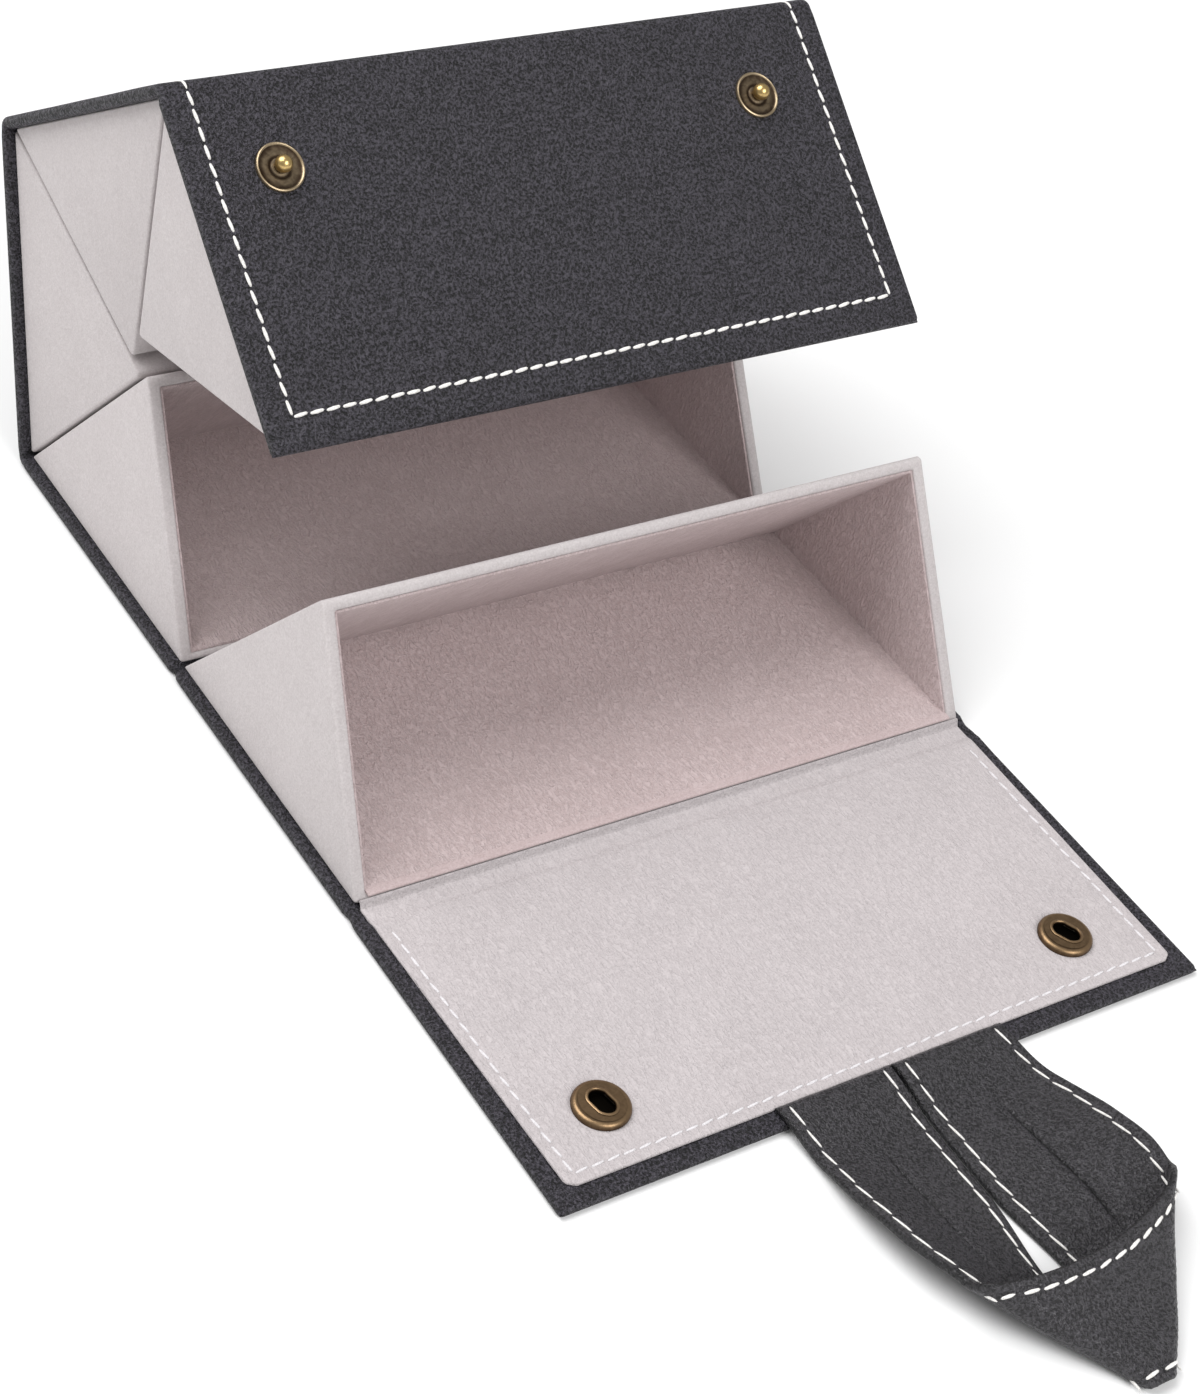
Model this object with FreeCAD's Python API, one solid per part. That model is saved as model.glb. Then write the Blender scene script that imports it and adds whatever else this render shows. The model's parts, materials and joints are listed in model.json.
---
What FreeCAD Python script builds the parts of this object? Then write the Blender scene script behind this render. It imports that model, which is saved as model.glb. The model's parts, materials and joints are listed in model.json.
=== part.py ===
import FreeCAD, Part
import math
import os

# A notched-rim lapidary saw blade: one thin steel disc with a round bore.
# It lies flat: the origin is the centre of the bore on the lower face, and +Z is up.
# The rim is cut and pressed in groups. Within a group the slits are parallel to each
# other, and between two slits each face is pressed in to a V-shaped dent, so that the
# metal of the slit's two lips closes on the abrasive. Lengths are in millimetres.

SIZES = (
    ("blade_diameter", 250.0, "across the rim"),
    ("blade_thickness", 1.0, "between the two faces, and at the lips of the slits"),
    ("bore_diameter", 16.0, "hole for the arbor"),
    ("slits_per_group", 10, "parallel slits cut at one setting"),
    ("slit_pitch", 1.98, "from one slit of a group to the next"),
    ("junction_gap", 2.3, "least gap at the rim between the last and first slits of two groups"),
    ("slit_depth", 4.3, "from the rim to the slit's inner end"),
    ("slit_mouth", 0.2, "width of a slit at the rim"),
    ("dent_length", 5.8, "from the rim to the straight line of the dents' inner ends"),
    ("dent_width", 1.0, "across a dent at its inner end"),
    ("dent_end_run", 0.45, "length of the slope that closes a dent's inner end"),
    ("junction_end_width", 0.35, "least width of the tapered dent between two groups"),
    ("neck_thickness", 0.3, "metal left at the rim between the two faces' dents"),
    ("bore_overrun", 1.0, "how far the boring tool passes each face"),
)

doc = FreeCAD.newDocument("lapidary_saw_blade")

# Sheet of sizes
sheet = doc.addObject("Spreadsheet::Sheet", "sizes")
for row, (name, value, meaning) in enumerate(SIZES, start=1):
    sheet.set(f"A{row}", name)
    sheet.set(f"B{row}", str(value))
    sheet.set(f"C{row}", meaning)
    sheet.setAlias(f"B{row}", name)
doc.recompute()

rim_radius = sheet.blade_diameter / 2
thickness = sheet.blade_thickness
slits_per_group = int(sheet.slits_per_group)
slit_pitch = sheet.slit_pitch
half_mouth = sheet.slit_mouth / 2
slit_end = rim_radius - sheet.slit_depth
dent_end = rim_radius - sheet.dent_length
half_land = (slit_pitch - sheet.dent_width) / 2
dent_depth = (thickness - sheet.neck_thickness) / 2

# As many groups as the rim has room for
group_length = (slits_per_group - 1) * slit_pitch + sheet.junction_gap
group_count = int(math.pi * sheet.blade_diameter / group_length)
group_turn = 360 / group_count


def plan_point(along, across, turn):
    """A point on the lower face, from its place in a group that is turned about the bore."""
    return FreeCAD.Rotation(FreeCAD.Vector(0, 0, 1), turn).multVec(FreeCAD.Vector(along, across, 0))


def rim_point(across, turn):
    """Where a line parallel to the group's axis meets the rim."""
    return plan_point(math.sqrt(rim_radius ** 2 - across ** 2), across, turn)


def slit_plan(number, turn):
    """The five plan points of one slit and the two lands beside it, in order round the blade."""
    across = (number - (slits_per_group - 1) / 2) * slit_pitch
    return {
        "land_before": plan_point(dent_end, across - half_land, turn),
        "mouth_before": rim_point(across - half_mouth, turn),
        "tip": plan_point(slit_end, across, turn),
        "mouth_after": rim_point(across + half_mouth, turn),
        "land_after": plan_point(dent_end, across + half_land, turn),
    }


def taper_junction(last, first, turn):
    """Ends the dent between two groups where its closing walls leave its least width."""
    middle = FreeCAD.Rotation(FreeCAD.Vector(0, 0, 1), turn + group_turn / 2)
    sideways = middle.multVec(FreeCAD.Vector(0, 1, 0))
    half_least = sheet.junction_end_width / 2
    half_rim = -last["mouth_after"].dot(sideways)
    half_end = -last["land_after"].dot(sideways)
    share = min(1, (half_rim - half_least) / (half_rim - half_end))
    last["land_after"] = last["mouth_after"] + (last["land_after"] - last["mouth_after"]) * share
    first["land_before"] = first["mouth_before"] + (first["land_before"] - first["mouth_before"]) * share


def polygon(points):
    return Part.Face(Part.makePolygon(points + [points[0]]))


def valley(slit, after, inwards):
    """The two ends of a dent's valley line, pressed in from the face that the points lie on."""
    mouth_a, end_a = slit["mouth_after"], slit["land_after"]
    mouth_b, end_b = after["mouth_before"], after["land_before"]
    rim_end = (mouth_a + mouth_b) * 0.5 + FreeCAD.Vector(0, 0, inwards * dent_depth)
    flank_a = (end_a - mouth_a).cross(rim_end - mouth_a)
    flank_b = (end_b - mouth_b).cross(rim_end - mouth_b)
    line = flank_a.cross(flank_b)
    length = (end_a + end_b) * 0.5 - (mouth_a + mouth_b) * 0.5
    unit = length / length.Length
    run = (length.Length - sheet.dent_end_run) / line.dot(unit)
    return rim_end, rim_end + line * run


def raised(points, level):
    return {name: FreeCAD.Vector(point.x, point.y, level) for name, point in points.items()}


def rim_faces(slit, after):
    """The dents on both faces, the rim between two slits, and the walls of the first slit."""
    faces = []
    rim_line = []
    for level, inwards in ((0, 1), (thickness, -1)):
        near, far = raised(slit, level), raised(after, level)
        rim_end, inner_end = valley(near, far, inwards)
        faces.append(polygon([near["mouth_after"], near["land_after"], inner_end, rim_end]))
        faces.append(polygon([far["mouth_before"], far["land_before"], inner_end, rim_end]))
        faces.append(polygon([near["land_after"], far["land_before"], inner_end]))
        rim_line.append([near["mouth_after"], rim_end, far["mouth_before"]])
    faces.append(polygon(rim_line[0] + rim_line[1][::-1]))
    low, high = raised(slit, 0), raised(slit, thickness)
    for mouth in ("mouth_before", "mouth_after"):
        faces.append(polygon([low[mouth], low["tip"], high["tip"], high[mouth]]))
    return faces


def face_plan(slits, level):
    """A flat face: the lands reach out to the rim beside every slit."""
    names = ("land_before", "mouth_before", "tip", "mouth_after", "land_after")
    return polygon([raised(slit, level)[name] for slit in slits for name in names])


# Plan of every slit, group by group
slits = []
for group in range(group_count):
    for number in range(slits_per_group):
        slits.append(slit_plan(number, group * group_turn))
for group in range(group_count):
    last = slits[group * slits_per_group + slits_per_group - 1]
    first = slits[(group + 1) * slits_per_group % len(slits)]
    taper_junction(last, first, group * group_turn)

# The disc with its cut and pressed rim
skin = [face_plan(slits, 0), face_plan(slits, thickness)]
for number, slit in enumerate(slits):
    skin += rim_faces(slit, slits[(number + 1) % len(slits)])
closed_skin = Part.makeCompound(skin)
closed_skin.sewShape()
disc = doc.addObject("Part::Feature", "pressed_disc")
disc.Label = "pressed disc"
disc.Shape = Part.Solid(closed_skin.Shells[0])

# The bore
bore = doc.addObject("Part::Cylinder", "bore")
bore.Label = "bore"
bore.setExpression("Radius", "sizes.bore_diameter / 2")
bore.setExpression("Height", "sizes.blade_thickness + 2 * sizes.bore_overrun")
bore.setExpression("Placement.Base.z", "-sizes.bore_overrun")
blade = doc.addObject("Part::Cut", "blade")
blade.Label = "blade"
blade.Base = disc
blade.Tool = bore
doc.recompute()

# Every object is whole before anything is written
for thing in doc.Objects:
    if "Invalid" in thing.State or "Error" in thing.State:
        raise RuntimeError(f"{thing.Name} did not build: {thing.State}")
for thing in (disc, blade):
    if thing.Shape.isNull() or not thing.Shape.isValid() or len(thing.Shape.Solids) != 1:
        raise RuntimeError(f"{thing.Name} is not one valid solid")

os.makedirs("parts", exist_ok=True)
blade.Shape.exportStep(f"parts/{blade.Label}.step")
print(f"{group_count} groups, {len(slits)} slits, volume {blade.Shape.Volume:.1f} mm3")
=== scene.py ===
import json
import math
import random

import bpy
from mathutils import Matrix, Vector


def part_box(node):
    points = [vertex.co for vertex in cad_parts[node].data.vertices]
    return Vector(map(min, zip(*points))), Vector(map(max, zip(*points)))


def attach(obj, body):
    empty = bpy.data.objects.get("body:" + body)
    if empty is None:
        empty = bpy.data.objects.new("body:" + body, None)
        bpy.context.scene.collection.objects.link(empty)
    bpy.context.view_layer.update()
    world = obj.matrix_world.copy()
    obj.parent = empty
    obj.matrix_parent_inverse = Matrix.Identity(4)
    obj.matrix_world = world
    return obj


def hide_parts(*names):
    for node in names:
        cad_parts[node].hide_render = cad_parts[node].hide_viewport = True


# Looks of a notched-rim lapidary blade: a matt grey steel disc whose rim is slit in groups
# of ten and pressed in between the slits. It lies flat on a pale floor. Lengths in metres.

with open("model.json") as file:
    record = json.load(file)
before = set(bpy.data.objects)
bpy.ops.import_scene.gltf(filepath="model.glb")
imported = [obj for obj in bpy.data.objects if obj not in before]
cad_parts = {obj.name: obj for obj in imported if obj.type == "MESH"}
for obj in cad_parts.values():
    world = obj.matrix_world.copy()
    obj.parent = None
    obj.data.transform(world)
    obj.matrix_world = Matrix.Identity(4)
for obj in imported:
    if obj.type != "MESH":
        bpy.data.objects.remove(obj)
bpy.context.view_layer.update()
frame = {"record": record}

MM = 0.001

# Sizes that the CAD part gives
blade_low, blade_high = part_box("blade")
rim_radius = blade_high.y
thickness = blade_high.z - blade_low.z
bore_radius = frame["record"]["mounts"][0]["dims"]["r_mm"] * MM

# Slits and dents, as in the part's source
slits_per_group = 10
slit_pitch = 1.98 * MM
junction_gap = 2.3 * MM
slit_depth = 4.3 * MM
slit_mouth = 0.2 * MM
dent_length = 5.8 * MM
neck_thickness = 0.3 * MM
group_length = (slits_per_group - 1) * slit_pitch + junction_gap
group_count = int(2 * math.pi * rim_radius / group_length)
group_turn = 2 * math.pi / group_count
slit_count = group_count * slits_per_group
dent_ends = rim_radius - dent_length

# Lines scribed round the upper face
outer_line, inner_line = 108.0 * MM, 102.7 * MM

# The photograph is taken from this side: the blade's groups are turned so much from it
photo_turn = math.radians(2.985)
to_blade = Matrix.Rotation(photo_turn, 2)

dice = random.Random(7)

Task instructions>
Gather from the data above every line with the string "names".

Answer>
    names = ("land_before", "mouth_before", "tip", "mouth_after", "land_after")
    return polygon([raised(slit, level)[name] for slit in slits for name in names])
def hide_parts(*names):
    for node in names:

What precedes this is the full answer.